When holding tastings, people often ask me what is the difference between Cava and Prosecco. Perhaps it is because Prosecco has been, at least here in Sweden, more known amongst consumers than Cavas. I am not surprised, as the Monopoly selection is really weak on quality cava. But for those who are not acquainted with the subject, a very simple description of the difference is, that Proseccos are aged (“fermented”) in steel tanks (The Charmat Method), as opposed to Champagnes and Cavas being aged in bottles (the Champagne Method or Methode Champenoise). There are other differences as well of course, but I will leave the analysis to a future post.

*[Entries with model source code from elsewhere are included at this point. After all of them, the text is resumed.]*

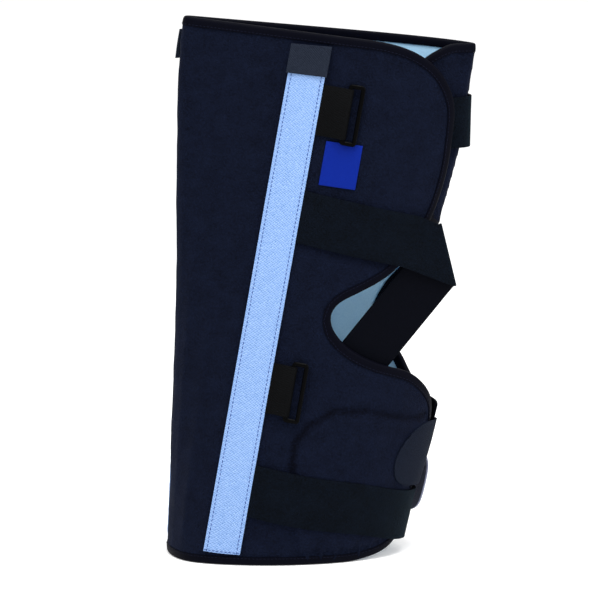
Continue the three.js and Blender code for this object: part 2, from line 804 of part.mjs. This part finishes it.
// Hook tab: a flat tongue with a round end, from one flat place to the tip of another. It
// lies on its strap's end along its seat, and its lift changes from there to its tip.
function hookTab({ root, tip, seat, rootLift, tipLift }) {
  const rootPlace = new THREE.Vector2(root.u, root.height);
  const run = new THREE.Vector2(tip.u, tip.height).sub(rootPlace);
  const radius = hookTabWidth / 2;
  const straight = run.length() - radius;
  const shape = sharesOf(4).map((share) => ({ along: share * straight, width: hookTabWidth }));
  for (const turn of [0.2, 0.4, 0.6, 0.8, 0.96]) {
    const angle = (turn * Math.PI) / 2;
    shape.push({ along: straight + radius * Math.sin(angle), width: hookTabWidth * Math.cos(angle) });
  }
  const rows = shape.map(({ along, width }) => {
    const settled = THREE.MathUtils.smoothstep(along, seat, seat + radius);
    const lift = THREE.MathUtils.lerp(rootLift, tipLift, settled);
    return { place: rootPlace.clone().addScaledVector(run, along / run.length()), width, lift };
  });
  return flatStrip(rows, hookTabThickness, 4);
}

const tabOverStrap = overEdge + strapThickness / 2 + 2.2 * clearance;
const upperCalfTab = hookTab({
  root: onWall(-0.985, 0.186),
  tip: onWall(-1.115, 0.198),
  seat: 16,
  rootLift: tabOverStrap,
  tipLift: strapLift + clearance,
});
piece('upper_calf_hook_tab', upperCalfTab, charcoalCloth);

// Lower calf strap: from the outer pocket round the front fold, through the lower inner ring
// and back to the front, where its end stands off the flap.
function roundFold({ u, height, lift, lean }) {
  return { u: 2 * planAt(height).half + u, height, lift, lean };
}

const threaded = rings.find(({ name }) => name === 'medial_lower');
const threadedSeat = immobiliser.getObjectByName('medial_lower_ring').parent;
const turnRadius = barReach + clearance + strapThickness / 2;

// A rung of the strap beside the threaded ring's outer bar, forward of it and off it.
function besideBar(forward, lift) {
  threadedSeat.updateMatrix();
  const reach = (ringWidth - ringBar) * Math.cos(threaded.swing) + forward;
  const out = (ringWidth - ringBar) * Math.sin(threaded.swing) + lift;
  return [0.5, -0.5].map((end) => {
    const place = new THREE.Vector3(reach, end * threaded.side * strapWidth, out);
    return place.applyMatrix4(threadedSeat.matrix);
  });
}

const standOff = 9;
const towardsRing = [
  offPocket(1, 0.1406, 0, strapMiddle),
  onWall(0.55, 0.1185, strapMiddle, 0.15),
  onWall(0.8, 0.0992, strapMiddle),
  onWall(0.97, 0.077, overEdge),
  roundFold(onWall(-0.97, 0.072, overEdge)),
  roundFold(onWall(-0.8, 0.0867, strapMiddle)),
  roundFold(onWall(-0.62, 0.104, strapMiddle)),
];
const fromRing = [
  roundFold(onWall(-0.7, 0.11, standOff - 1)),
  roundFold(onWall(-0.82, 0.1214, standOff)),
  roundFold(onWall(-0.93, 0.129, standOff)),
];
const roundBar = [-90, -45, 0, 45, 90].map((angle) => {
  const turn = THREE.MathUtils.degToRad(angle);
  return besideBar(-turnRadius * Math.cos(turn), turnRadius * Math.sin(turn));
});
const lowerCalfRungs = [
  ...wrappedRungs(towardsRing),
  ...roundBar,
  ...wrappedRungs(fromRing, { towards: 1 }),
];
piece('lower_calf_strap', strapFrom(lowerCalfRungs), blackStrap);

const tabOverEnd = standOff + strapThickness / 2 + 3 * clearance;
const lowerCalfTab = hookTab({
  root: onWall(-0.9, 0.127),
  tip: onWall(-1, 0.112),
  seat: 20,
  rootLift: tabOverEnd,
  tipLift: tabOverEnd,
});
piece('lower_calf_hook_tab', lowerCalfTab, greyHook);

// The origin is on the floor, under the middle of the whole object.
const extent = new THREE.Box3().setFromObject(immobiliser, true);
const middle = extent.getCenter(new THREE.Vector3());
for (const child of immobiliser.children) {
  child.position.x -= middle.x;
  child.position.y -= middle.y;
}

export default immobiliser;
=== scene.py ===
import json
import math

import bmesh
import bpy
from mathutils import Matrix, Vector, noise
from mathutils.bvhtree import BVHTree
from mathutils.kdtree import KDTree

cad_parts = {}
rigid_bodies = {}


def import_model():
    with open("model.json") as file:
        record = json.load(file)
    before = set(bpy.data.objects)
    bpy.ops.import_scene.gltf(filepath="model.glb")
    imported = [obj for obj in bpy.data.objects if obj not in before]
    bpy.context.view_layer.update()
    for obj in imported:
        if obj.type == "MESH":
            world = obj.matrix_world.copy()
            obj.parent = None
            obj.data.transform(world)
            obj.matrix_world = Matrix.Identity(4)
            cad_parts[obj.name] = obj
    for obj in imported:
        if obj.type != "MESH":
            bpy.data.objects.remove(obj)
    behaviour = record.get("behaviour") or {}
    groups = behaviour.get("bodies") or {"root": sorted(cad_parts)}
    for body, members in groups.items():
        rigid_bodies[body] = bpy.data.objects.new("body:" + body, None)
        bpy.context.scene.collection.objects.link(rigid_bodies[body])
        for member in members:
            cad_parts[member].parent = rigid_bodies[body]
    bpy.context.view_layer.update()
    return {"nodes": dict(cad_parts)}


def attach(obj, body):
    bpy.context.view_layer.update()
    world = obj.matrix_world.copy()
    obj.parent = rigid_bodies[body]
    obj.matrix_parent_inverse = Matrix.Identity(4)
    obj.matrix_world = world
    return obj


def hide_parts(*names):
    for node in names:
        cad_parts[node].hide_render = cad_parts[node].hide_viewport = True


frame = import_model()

mm = 0.001


# Wrap panel
# One sheet of foam laminate, brushed navy pile outside and light blue lining inside, cut to
# its outline. Its raw edge runs into the binding, and the inner flap shows through as a ridge.
def merged_copy(node, name):
    """A copy of a CAD node with its loose triangles joined, left in edit mode."""
    piece = bpy.data.objects.new(name, frame["nodes"][node].data.copy())
    piece.data.materials.clear()
    bpy.context.collection.objects.link(piece)
    bpy.ops.object.select_all(action="DESELECT")
    piece.select_set(True)
    bpy.context.view_layer.objects.active = piece
    bpy.ops.mesh.customdata_custom_splitnormals_clear()
    bpy.ops.object.mode_set(mode="EDIT")
    bpy.ops.mesh.select_all(action="SELECT")
    bpy.ops.mesh.remove_doubles(threshold=0.02 * mm)
    return piece


def select_side(piece, nearest, angle):
    """Selects the faces that run on from one picked face without crossing a sharp edge."""
    bpy.ops.mesh.select_mode(type="EDGE")
    bpy.ops.mesh.select_all(action="DESELECT")
    bpy.ops.mesh.edges_select_sharp(sharpness=math.radians(angle))
    bpy.ops.mesh.mark_sharp()
    bpy.ops.mesh.select_mode(type="FACE")
    bpy.ops.mesh.select_all(action="DESELECT")
    shape = bmesh.from_edit_mesh(piece.data)
    min(shape.faces, key=nearest).select_set(True)
    bmesh.update_edit_mesh(piece.data)
    bpy.ops.mesh.select_linked(delimit={"SHARP"})


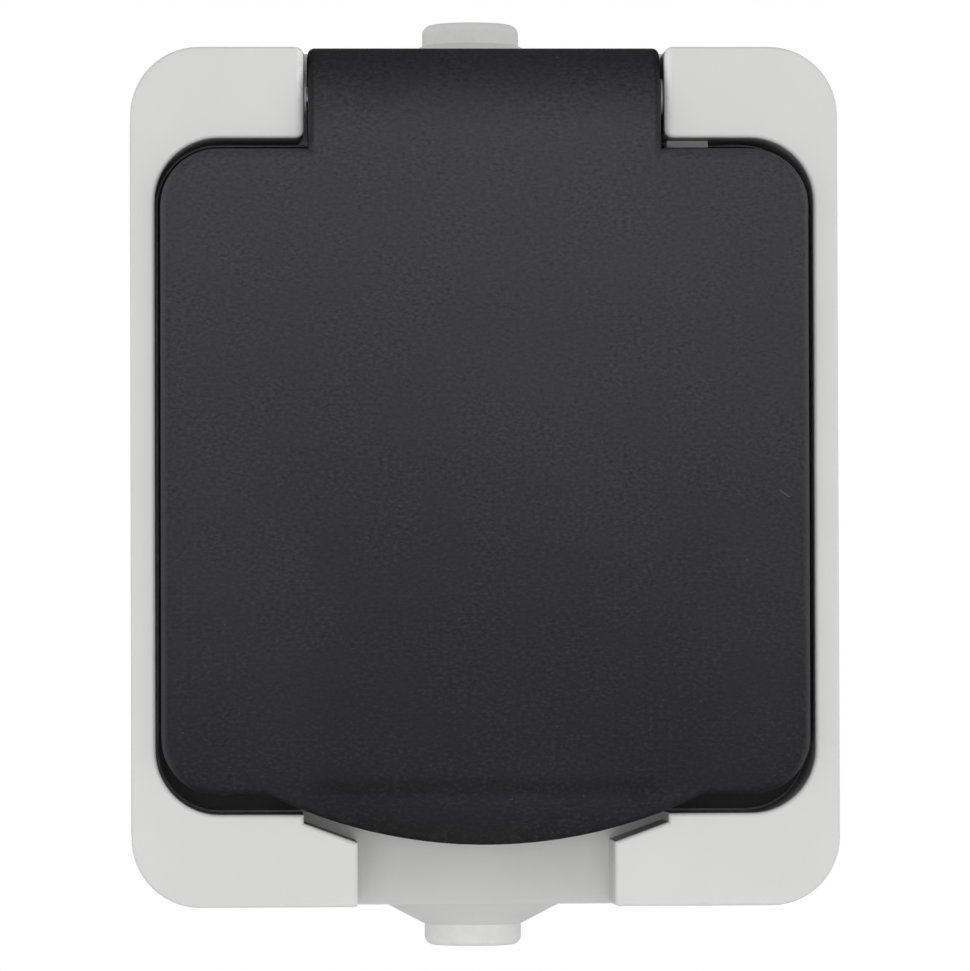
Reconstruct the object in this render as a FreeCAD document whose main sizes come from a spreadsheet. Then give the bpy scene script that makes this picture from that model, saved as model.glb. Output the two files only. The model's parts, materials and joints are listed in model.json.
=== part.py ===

Franciacorta is the main exception. It’s one of the few wine regions in Italy that produces sparkling wine with the Champagne Method, the others being Trento and Oltrepo Pavese. I am not saying one method produces better wines than the other (yes I am), but they bring out different characteristics in the wines. Steel fermented sparkling wines tend to be more “fresh” and fruity. The route from grape to wine is shorter than with the Champagne method, and the wines should be consumed young when their fruitiness is at it’s max. Champagne method on the other hand produces a different result. The fruitiness of the wine diminishes with age and aromas such as toast, nuts, caramel and yeast come out. These characteristics are developed over time contributing to a smooth and creamy texture to the wine.
However this is a wine review, not a deep dive into production methods. Santus Brut Franciacorta sparkling ended up on our table from M’s trip to Northern Italy. It was a recommendation from a local wine-shop. I tried to enter the producers web-site, but I run into a common problem that I often have (as I concentrate on small producers), the website is only in Italian. That’s a bit disappointing, as I would have liked to read about the producer.
Now about the wine itself: Santus Brut is a mix of 80% Chardonnay and 20% Pinot Noir, it has 7g/ liter residual sugar and it has been aged for 21 months. It’s actually a single vintage from 2009. Mmm. the ingredients are there for me to like it! The color of the wine is light yellow and the bubbles small (a characteristic common to the Champagne method). The nose of the wine is fresh and lemony, and the taste sour, sort of like biting into a Granny Smith apple. Its an easy sparkling wine. Perhaps value for money for 14 Eur.
If this wine would be available here in Sweden I would definitely buy it. I could imagine it as an aperitif (for a summer party) or pairing well with some white fish. I think for 14 Eur a bottle it is a really good choice. Perhaps I need to contact the producer and ask if they need a distributor (wink wink). I give this wine 3.5 stars.